Sokha Siem Reap Resort & Convention Center or similar
Day 12 Siem Reap(B)
Sightseeing in Angkor starts with a visit to Angkor Wat. As the crown jewel of Khmer architecture, Angkor Wat is the national symbol and the highlight of any visit to Cambodia. The largest, best preserved, and most religiously significant of the Angkor temples, Angkor impresses visitors both by its sheer scale and beautifully proportioned layout, as well as the delicate artistry of its carvings. To approach the temple, first cross the vast moat, continuing along a broad causeway lined with naga balustrades. Upon entering the main structure, ascend through a series of galleries and courtyard before reaching the central sanctuary, which offers beautiful views back over the causeway and across the surrounding countryside. On the way, stop to enjoy the intricate stone carvings that adorn nearly every surface of the temple, with some 1,700 Apsaras, or celestial dancers, sculpted from the walls. Along the outer gallery walls run the longest continuous bas-relief in the world, which narrates stories from Hindu mythology, including the famous Churning of the Ocean of Milk. Angkor Wat is stunning at any time of the day, but sunrise and sunset are especially beautiful times to watch the play of light on the stones.
Then visit Ta Prohm temple, one of the most popular attractions of Angkor as much of the jungle has not been cleared and it looks very much as most of the Angkor monuments would have appeared when European explorers first stumbled across them. Ta Som was built in the late 12th century by Jayavarman VII for his teacher, Som. Ta Som means old Som. Visit Neak Pean Temple, built by King Jayavarman VII (ruled 1181 to 1201), it is a Buddhist temple consisting of a square pool with four smaller square pools arranged on each axis. In the centre of the large central pool is a circular island encircled by two nagas with intertwined tails. Visit Preah Khan, a temple built by King Jayavarman VII with towering enclosures and shoulder-hugging corridors in a jungle setting. Preah Khan covers a very large area but the temple itself is enclosed within a rectangular wall of around 700 by 800 metres.
Day 13 Siem Reap (B)
Start your day with a visit to Roluos Group Temples. The Roluos Group of monuments mark the beginning of Khmer classical art, and they represent some of the earliest great temples built by the Khmer. They served as the capital of Indravarman (who reigned from 877 to 889). Lolei was built on an islet by Yasovarman I (who ruled from 889 to 910), the founder of the first city of Angkor. The sandstone carvings in the niches of the temples are notable as are the Sanskrit inscriptions on the doorposts. Preah Ko was erected by Indravarman I in the late 9th century in dedication to his defied ancestors in 880. There are inscriptions in Sanskrit on the doorsteps of each temple. Bakong was built and dedicated to Shiva by Indravarman I, and is the largest and most interesting of the Roluos Group of temples and still has an active Buddhist monastery.
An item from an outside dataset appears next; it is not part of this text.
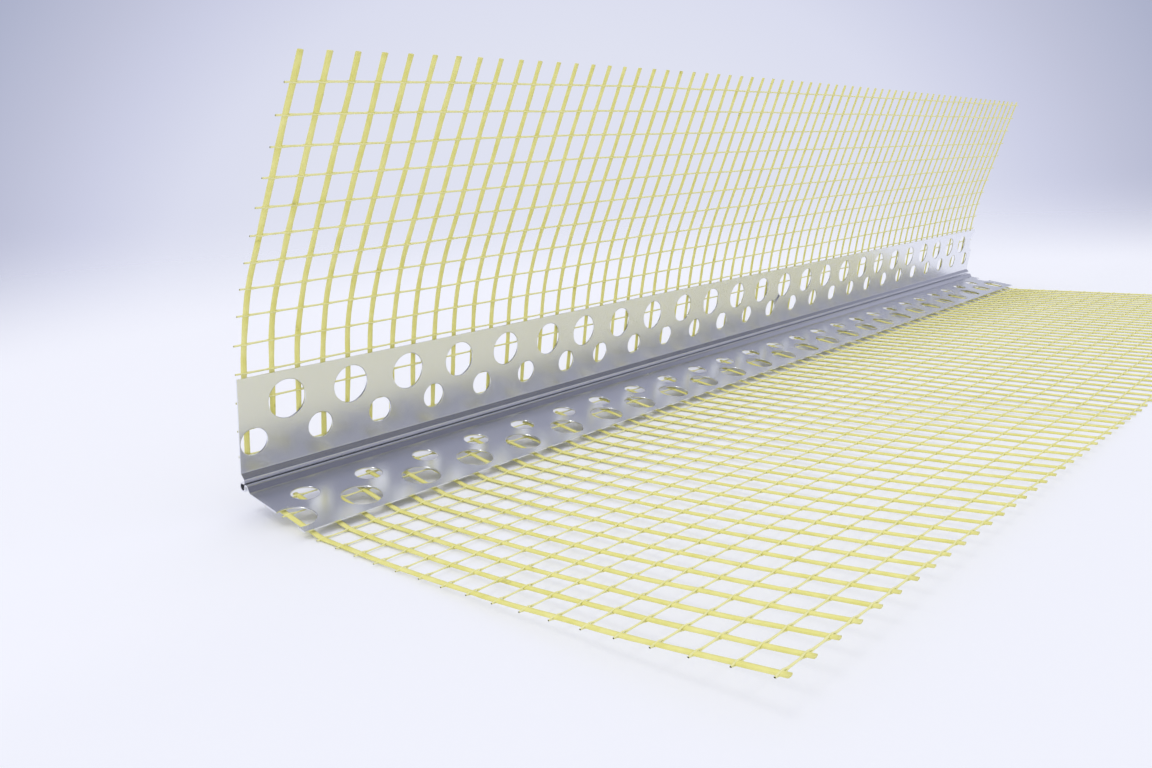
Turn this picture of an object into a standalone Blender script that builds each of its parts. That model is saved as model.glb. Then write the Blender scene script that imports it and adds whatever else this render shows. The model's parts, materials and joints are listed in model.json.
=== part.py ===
"""Drywall corner bead: a roll-formed, perforated aluminium angle with glass-fibre mesh wings.

Lengths are in metres and +Z is up. The bead runs along X. Its section is drawn in the angle's
own axes, where the inner faces of the two flanges are the planes y = 0 and z = 0, and the whole
bead is then tipped forward by `lean`, because it lies on its flat wing with the corner lifted.
"""
import bpy
import bmesh
from math import acos, atan, cos, exp, pi, radians, sin
from mathutils import Vector

# The angle
bead_length = 0.325
sheet_thickness = 0.00027
upright_flange_width = 0.01925
flat_flange_width = 0.01925
lean = radians(10)

# The nose: a rounded corner pinched between two shoulders
nose_inner_radius = 0.00113
shoulder_rise = 0.00048
shoulder_blend = 0.0011
nose_steps = 12

# The punched holes: places along the bead are measured from the near end, the large row from each
# flange's free edge and the small row from the inner corner
hole_pitch = 0.0127
large_hole_diameter = 0.0069
small_hole_diameter = 0.0048
large_row_inset = 0.0051
small_row_height = 0.0078
upright_large_start = 0.0089
upright_small_start = 0.0026
flat_large_start = 0.0013
flat_small_start = 0.0072
stroke_joint = 0.081
stroke_overlap = 0.00106
end_bridge = 0.00015

# The glass-fibre mesh
strand_width = 0.0010
strand_height = 0.0006
thread_width = 0.00036
strand_pitch = 0.00492
strand_margin = 0.00175
thread_pitch = 0.00495
bond_gap = 0.0003
upright_root_thread = 1
upright_last_thread = 14
upright_tip_near = 0.0044
upright_tip_far = 0.0010
flat_thread_pitch = 0.005
flat_first_thread = 0.0215
flat_thread_count = 17
flat_root_threads_behind = 3
flat_tip = 0.0008
threads_per_bar = 3

# How the free mesh stands and lies
upright_bend_start = 0.020
upright_bend_length = 0.018
upright_bend_near = radians(24.4)
upright_bend_far = radians(8)
upright_bend_fade = 0.125
flat_corner_lift = 0.0058
flat_corner_reach = 0.145


def clear_scene():
    for item in list(bpy.data.objects):
        bpy.data.objects.remove(item, do_unlink=True)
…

Visit Banteay Srei Temple. Seemingly miniature in comparison to the other Angkor temples, Banteay Srei is considered to be the jewel of classical Khmer art. Built in pink sandstone, the walls are covered in exquisitely preserved carvings of unusual delicacy. Because of its small size, wondrous atmosphere and extraordinary examples of Khmer sculpture, this temple is often a favourite with visitors. Visit Banteay Samre, a mid-12th century temple dedicated to the god Vishnu. And visit Pre Rup Temple, built by Rajendravarman II (ruled 944 to 968), it consists of a pyramid shaped temple with the upper-most of the three tiers carrying five square shrines arranged as a quincunx. The name means turning the body and refers to the traditional method of cremation.
Day 14 Siem Reap– Home (B)
Today, you are transferred to the airport for your flight home.